:: Modeling code records ::
## begin

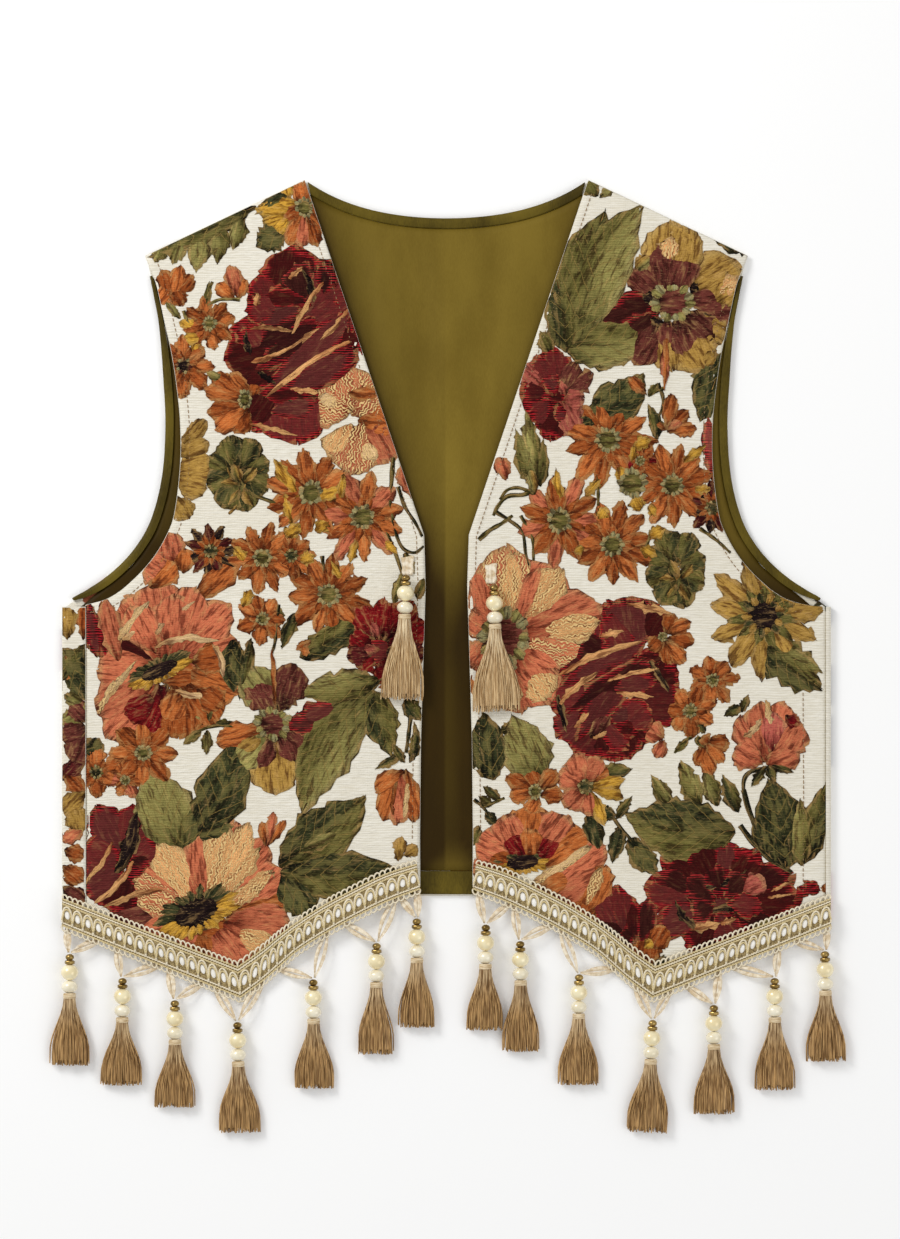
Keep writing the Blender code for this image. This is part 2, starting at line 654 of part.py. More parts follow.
def tassel_skirt(tassel, height, material):
    """The wrapped neck, with every second face of its end drawn out into a strand."""
    work = bmesh.new()
    flat = Matrix.Rotation(math.radians(90.0), 4, "X")
    bmesh.ops.create_circle(work, cap_ends=True, segments=2 * STRANDS, radius=NECK_RADIUS, matrix=flat)
    foot = work.faces[:][0]
    pitch = 2.0 * math.pi / STRANDS
    for vert in work.verts:
        corner = round(2.0 * math.atan2(vert.co.x, vert.co.z) / pitch)
        middle = (corner // 2 + 0.25) * pitch
        angle = middle + (corner % 2 - 0.5) * STRAND_SHARE * pitch
        vert.co = Vector((math.sin(angle), 0.0, math.cos(angle))) * NECK_RADIUS
    rim = list(foot.edges)
    grown = bmesh.ops.extrude_edge_only(work, edges=rim)["geom"]
    top_edges = [item for item in grown if isinstance(item, bmesh.types.BMEdge)]
    for vert in (item for item in grown if isinstance(item, bmesh.types.BMVert)):
        vert.co = Vector((vert.co.x * NECK_TAPER, NECK_LENGTH, vert.co.z * NECK_TAPER))
    top_edges = [edge for edge in top_edges if all(vert.co.y > MM for vert in edge.verts)]
    bmesh.ops.contextual_create(work, geom=top_edges)
    ring = bmesh.ops.inset_region(work, faces=[foot], thickness=NECK_RADIUS * STRAND_DEPTH)["faces"]
    faces = [
        face
        for face in ring
        if max(edge.calc_length() for edge in face.edges if edge in rim) > GAP_CHORD
    ]
    skirt = tassel.length - BEADS_LENGTH - SEAM_GAP - NECK_LENGTH
    before = SKIRT_STATIONS[0]
    for station in SKIRT_STATIONS[1:]:
        faces = bmesh.ops.extrude_discrete_faces(work, faces=faces)["faces"]
        for vert in {vert for face in faces for vert in face.verts}:
            x = vert.co.x / widened(before.spread, tassel)
            z = (vert.co.z + DROOP * before.far) / flattened(before.flat)
            x *= widened(station.spread, tassel)
            vert.co = Vector((x, -skirt * station.far, z * flattened(station.flat) - DROOP * station.far))
        before = station
    bmesh.ops.recalc_face_normals(work, faces=work.faces)
    lay(work, tassel, BEADS_LENGTH + SEAM_GAP + NECK_LENGTH, height)
    finish(work, "tassel_" + tassel.name, material)


TAPESTRY = solid_material("tapestry", (0.52, 0.33, 0.2), 0.9)
SATIN = solid_material("olive_satin", (0.16, 0.105, 0.018), 0.45)
BRAID = solid_material("gold_braid", (0.55, 0.44, 0.25), 0.6)
RIBBON = solid_material("cream_ribbon", (0.78, 0.68, 0.5), 0.5)
BEADS = solid_material("pearl_and_brass", (0.74, 0.62, 0.42), 0.25)
FRINGE = solid_material("tassel_thread", (0.45, 0.3, 0.16), 0.65)

back_shell(TAPESTRY)
cloth("back_lining", LINING_ACROSS, len(LINING_ROWS) - 1, lining_point, LINING_WALL, SATIN)
cloth("hem_band", HEM_BAND_ACROSS, 1, hem_band_point, LINING_WALL, SATIN)
cloth("neck_band", NECK_BAND_ACROSS, ROLL_ALONG, neck_band_point, BAND_WALL, SATIN)

for word, side, seam_x in (("right", -1.0, SEAM_X_RIGHT), ("left", 1.0, SEAM_X_LEFT)):
    cloth(
        "armhole_band_" + word,
        ARMHOLE_BAND_ACROSS,
        ROLL_ALONG,
        lambda u, v: armhole_band_point(side, u, v),
        BAND_WALL,
        SATIN,
    )
    cloth(
        "front_" + word,
        FRONT_ACROSS,
        len(FRONT_ROWS) - 1,
        lambda u, v: front_point(side, seam_x, u, v),
        FRONT_WALL,
        TAPESTRY,
    )
    cloth(
        "braid_" + word,
        2 * (BRAID_SIDE_LOOPS + BRAID_CENTRE_LOOPS),
        ROLL_ALONG,
        lambda u, v: braid_point(side, u, v),
        BRAID_WALL,
        BRAID,
    )

for tassel, loop in zip(HEM_TASSELS, HEM_LOOPS):
    rest = PEARL_RADIUS + SKIRT_CLEAR
    beads(tassel, rest, BEADS)
    tassel_skirt(tassel, rest, FRINGE)
    cloth(
        "loops_" + tassel.name,
        LOOP_STEPS,
        1,
        lambda u, v: loop_point(loop, tassel, rest, u, v),
        RIBBON_WALL,
        RIBBON,
    )

for tassel, tab in zip(CHEST_TASSELS, CHEST_TABS):
    below = [front_top(tassel.top_x, tassel.top_y - away) for away in CHEST_TOUCH]
    rest = max(below) + PEARL_RADIUS + SEAM_GAP
    beads(tassel, rest, BEADS)
    tassel_skirt(tassel, rest, FRINGE)
    cloth("tab_" + tassel.name, 1, TAB_STEPS, lambda u, v: tab_point(tab, u, v), RIBBON_WALL, RIBBON)
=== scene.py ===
# %% [markdown]
# # A tapestry waistcoat, laid flat
# The garment lies on its back, seen from straight above. Two fronts of woven flower tapestry meet an olive
# satin lining, a gold braid closes each pointed hem, and beaded tassels hang from ribbon loops.
# Everything is drawn in millimetres and turned into metres when a piece is finished.

# %% Start
import math
from collections import namedtuple

import bmesh
import bpy
import numpy as np
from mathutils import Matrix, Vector


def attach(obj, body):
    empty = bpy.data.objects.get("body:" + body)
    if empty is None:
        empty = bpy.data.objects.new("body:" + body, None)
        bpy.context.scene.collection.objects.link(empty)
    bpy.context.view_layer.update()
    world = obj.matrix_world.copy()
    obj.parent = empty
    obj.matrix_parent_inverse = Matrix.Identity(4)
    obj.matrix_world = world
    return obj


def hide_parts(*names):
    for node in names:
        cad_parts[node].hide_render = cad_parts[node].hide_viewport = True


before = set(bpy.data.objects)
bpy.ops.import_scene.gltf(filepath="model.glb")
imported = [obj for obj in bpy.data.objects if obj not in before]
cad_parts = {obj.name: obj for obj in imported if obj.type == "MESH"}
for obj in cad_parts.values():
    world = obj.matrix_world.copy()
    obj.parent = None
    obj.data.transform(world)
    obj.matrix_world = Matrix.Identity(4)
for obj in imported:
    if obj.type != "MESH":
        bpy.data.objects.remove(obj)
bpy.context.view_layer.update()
MM = 0.001

# %% [markdown]
# ## Camera, light and table
# The photo looks straight down from far away, so a long lens high above the garment shows its outline with
# almost no perspective. One broad lamp from the upper left gives the folds and the weave their shading, and a
# bright white surround fills the shadows, as in a light tent. The table is a plain pale plane.

# %% Camera, light and table
VIEW_CENTRE = Vector((0.0022, 0.0236, 0.004))
VIEW_HEIGHT = 0.7682
CAMERA_AWAY = 3.2
TABLE_HALF_WIDTH = 4.0

camera_data = bpy.data.cameras.new("camera")
camera_data.sensor_fit = "VERTICAL"
camera_data.sensor_height = 24.0
camera_data.lens = camera_data.sensor_height * CAMERA_AWAY / VIEW_HEIGHT
camera_data.clip_end = 20.0
camera = bpy.data.objects.new("camera", camera_data)
camera.location = VIEW_CENTRE + Vector((0.0, 0.0, CAMERA_AWAY))
bpy.context.scene.collection.objects.link(camera)
bpy.context.scene.camera = camera
bpy.context.scene.view_settings.view_transform = "Standard"

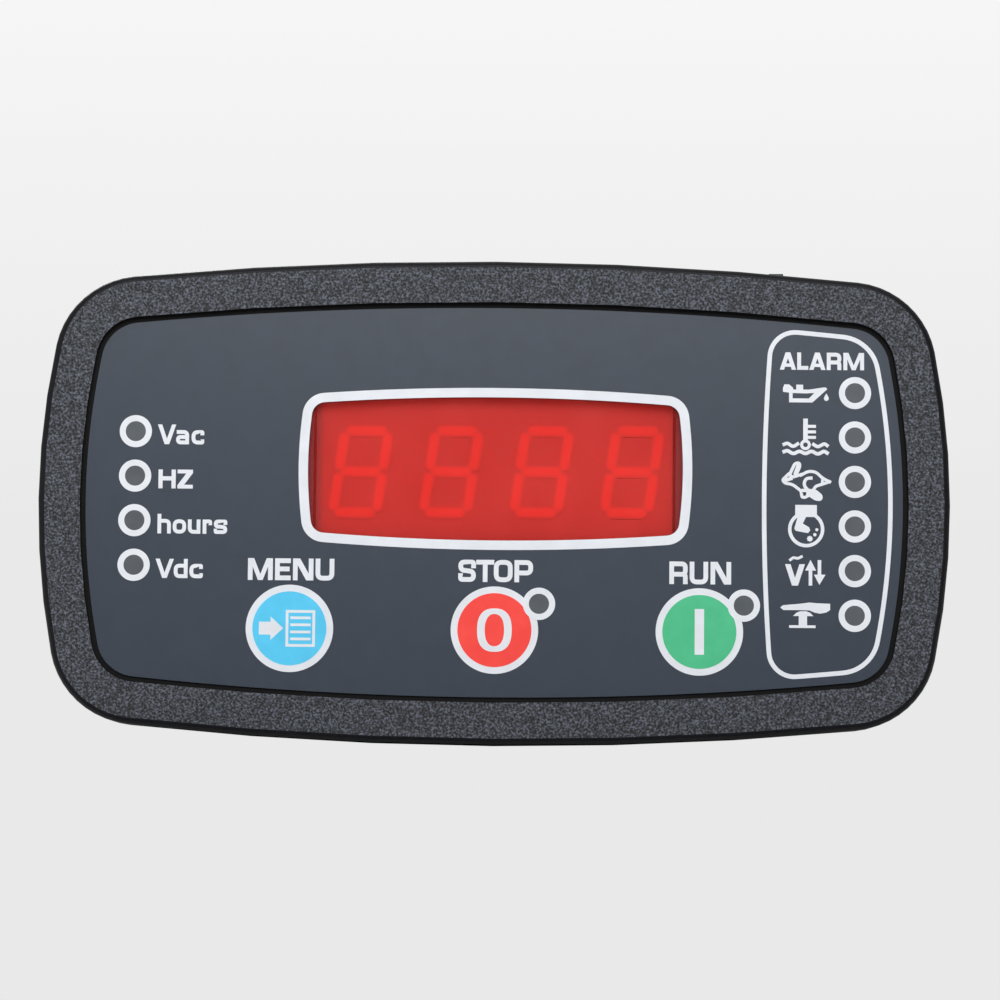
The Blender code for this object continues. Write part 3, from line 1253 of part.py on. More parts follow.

## end

:: AIM OF THE EXERCISE ::
Your task is to quote exactly the lines beginning with the one that contains "for tassel, loop" and ending with the one that contains "obj.data.transform(world)", with nothing left out or added.

:: EXERCISE RESULT ::
for tassel, loop in zip(HEM_TASSELS, HEM_LOOPS):
    rest = PEARL_RADIUS + SKIRT_CLEAR
    beads(tassel, rest, BEADS)
    tassel_skirt(tassel, rest, FRINGE)
    cloth(
        "loops_" + tassel.name,
        LOOP_STEPS,
        1,
        lambda u, v: loop_point(loop, tassel, rest, u, v),
        RIBBON_WALL,
        RIBBON,
    )

for tassel, tab in zip(CHEST_TASSELS, CHEST_TABS):
    below = [front_top(tassel.top_x, tassel.top_y - away) for away in CHEST_TOUCH]
    rest = max(below) + PEARL_RADIUS + SEAM_GAP
    beads(tassel, rest, BEADS)
    tassel_skirt(tassel, rest, FRINGE)
    cloth("tab_" + tassel.name, 1, TAB_STEPS, lambda u, v: tab_point(tab, u, v), RIBBON_WALL, RIBBON)
=== scene.py ===
# %% [markdown]
# # A tapestry waistcoat, laid flat
# The garment lies on its back, seen from straight above. Two fronts of woven flower tapestry meet an olive
# satin lining, a gold braid closes each pointed hem, and beaded tassels hang from ribbon loops.
# Everything is drawn in millimetres and turned into metres when a piece is finished.

# %% Start
import math
from collections import namedtuple

import bmesh
import bpy
import numpy as np
from mathutils import Matrix, Vector


def attach(obj, body):
    empty = bpy.data.objects.get("body:" + body)
    if empty is None:
        empty = bpy.data.objects.new("body:" + body, None)
        bpy.context.scene.collection.objects.link(empty)
    bpy.context.view_layer.update()
    world = obj.matrix_world.copy()
    obj.parent = empty
    obj.matrix_parent_inverse = Matrix.Identity(4)
    obj.matrix_world = world
    return obj


def hide_parts(*names):
    for node in names:
        cad_parts[node].hide_render = cad_parts[node].hide_viewport = True


before = set(bpy.data.objects)
bpy.ops.import_scene.gltf(filepath="model.glb")
imported = [obj for obj in bpy.data.objects if obj not in before]
cad_parts = {obj.name: obj for obj in imported if obj.type == "MESH"}
for obj in cad_parts.values():
    world = obj.matrix_world.copy()
    obj.parent = None
    obj.data.transform(world)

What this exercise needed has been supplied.